On Tech's first play from scrimmage, tailback Zack Ziegler fumbled after a hit from cornerback Darius Hillary jarred the ball free into the arms of a waiting safety Dezmen Southward. That play set the tone for the defense for the rest of the game.

"It put some doubt in their head and obviously that's not so much up to me as it Darius. He got the ball out, it fell right in my hands," said Southward, who had a fumble recovery called back last week against UMass. "As a defense it definitely helps us a lot because we want to get turnovers. It puts our offense in a great situation, allows them to score and it changes the game completely."

Tech was unable to string many positive plays together in the first half. A week after racking up 63 points and 505 yards of total offense, the Golden Eagles ran just two offensive plays in Wisconsin territory.

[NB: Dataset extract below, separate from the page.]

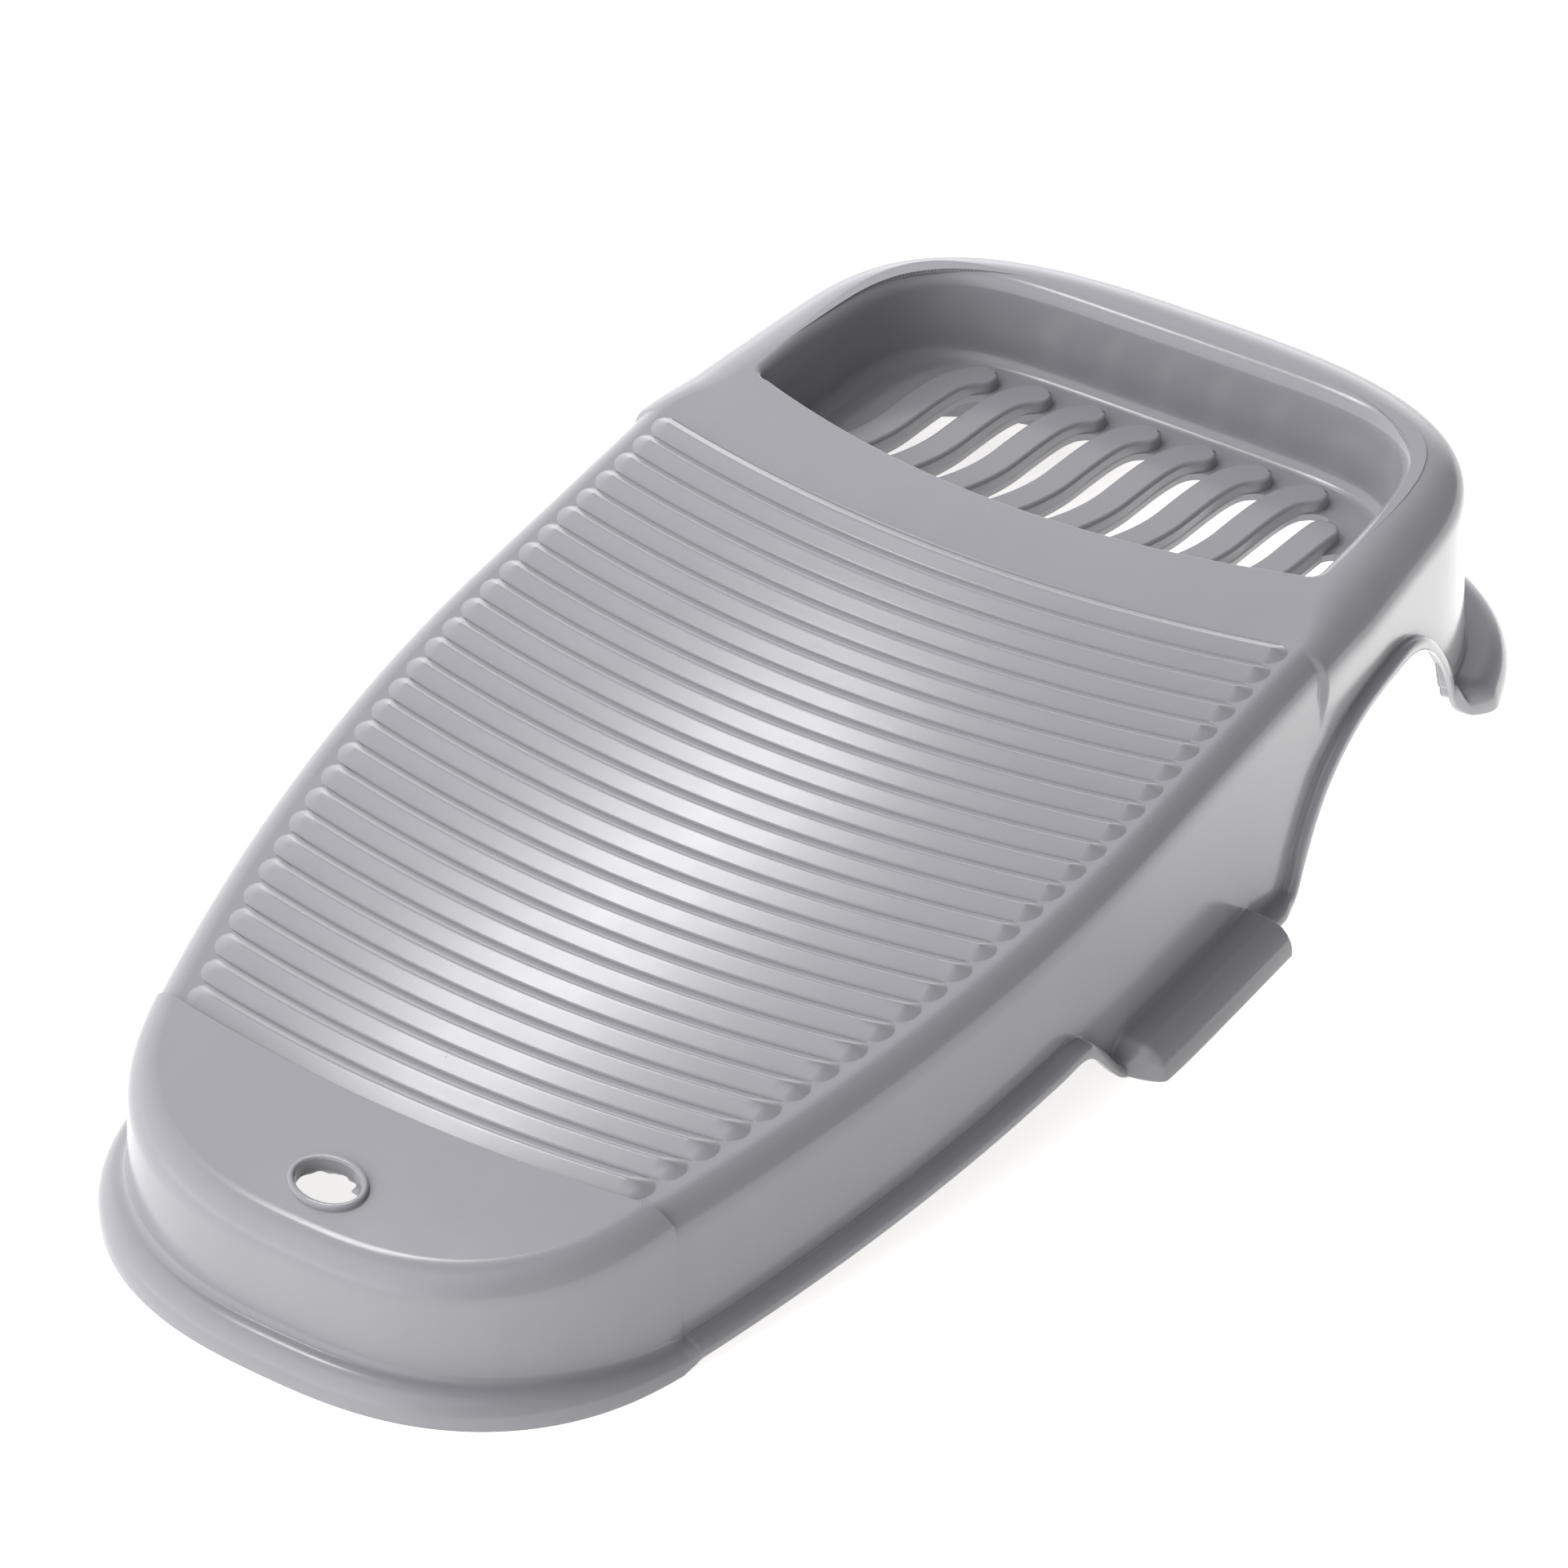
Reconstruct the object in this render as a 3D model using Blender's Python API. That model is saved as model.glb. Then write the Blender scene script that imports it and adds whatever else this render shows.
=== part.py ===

"That was probably the most we've been just dominated at the line of scrimmage I think on both sides," Tech head coach Watson Brown said.

Tech finished the first half with just 57 yards on 25 plays. For the game, Tech averaged 2.3 yards per play and surprised the Badgers because dual-threat quarterback Darian Stone, who finished with seven carries for 16 yards, didn't run as much on the read-option plays.

"They showed on film that he liked to keep it a lot, so we were surprised today, but that's option football that goes back 100 years," Borland said. "You've got a man on the dot, a man on the quarterback, man on the pitch. No matter if it's the spread or an exotic look at the end of the day those are the three guys who might carry the ball and you have to defend them man to man."

When Tech did try to run the read-option, it was read well by the Wisconsin defensive line, which stayed in their lanes and swarmed to the ball. The Badgers held Tech to just 44 rushing yards on 30 carries.

"We did a good job of tackling them, wrapping them up," Southward said. "(We) didn't give them a chance to be in the open field, which we don't want to do. It's not so much on them as it is we were getting stops and how much we were in the right places and doing the right things."

The Badgers forced nine punts and a lot of those were because their 3-4 defense caused confusion. UW's defensive line was moving around often, shifting from balanced formations into overloaded sets, with blitzing linebacker combinations.

Wisconsin allowed just 69 passing yards on 19 attempts with Tech's longest pass went for 14 yards, slowing the Golden Eagles speed in the open field.

"A lot of times physical play can make you not play as well," Brown said. "And last week we stood back there like the (Stave) did and threw the ball. Today (Stone) was running for his life when we would pass."

Linebacker Connor O'Neill was a source of that pressure in his first career start, all over the field to lead the team with nine tackles. Other than the forced fumble, Hillary had four tackles and a pass breakup.

Something that has also helped Badgers shutout two straight opponents has been forcing turnovers. Borland said it has been more of a focus in fall camp, which has translated into four turnovers in just two games.

"It's something we talk about every day, not that we didn't in the past, but it's just been such a focus ," Borland added. "Guys are really taking it to heart; going after that ball and the second guy in trying to make the play in the air, too."

The game was merely a tune-up for the speed the Badgers will have to face next week against PAC-12 member Arizona State, which is a bigger and faster team than the FCS bewildered by the Badgers Saturday.

"It all starts up front, but a team like Arizona State throws a lot of curveballs at you offensively," Borland said. "They run high-tempo, a lot of different personnel groupings and some unbalanced sets so they kind of stress you mentally and then they've got a lot of speed. That'll be a big test for us."

The game will hopefully prepare Badgers for when they come up against the likes of dual-threat Big Ten quarterbacks Braxton Miller (Ohio State) and Kain Colter (Northwestern) in back-to-back conference games.

"We're one of the best (defenses) because we're smart," Southward said. "We have a lot of talent, we have some speed and we're tough. We're going to do the right things most of the time. Any time you have that, you can be one of the best defenses in the nation."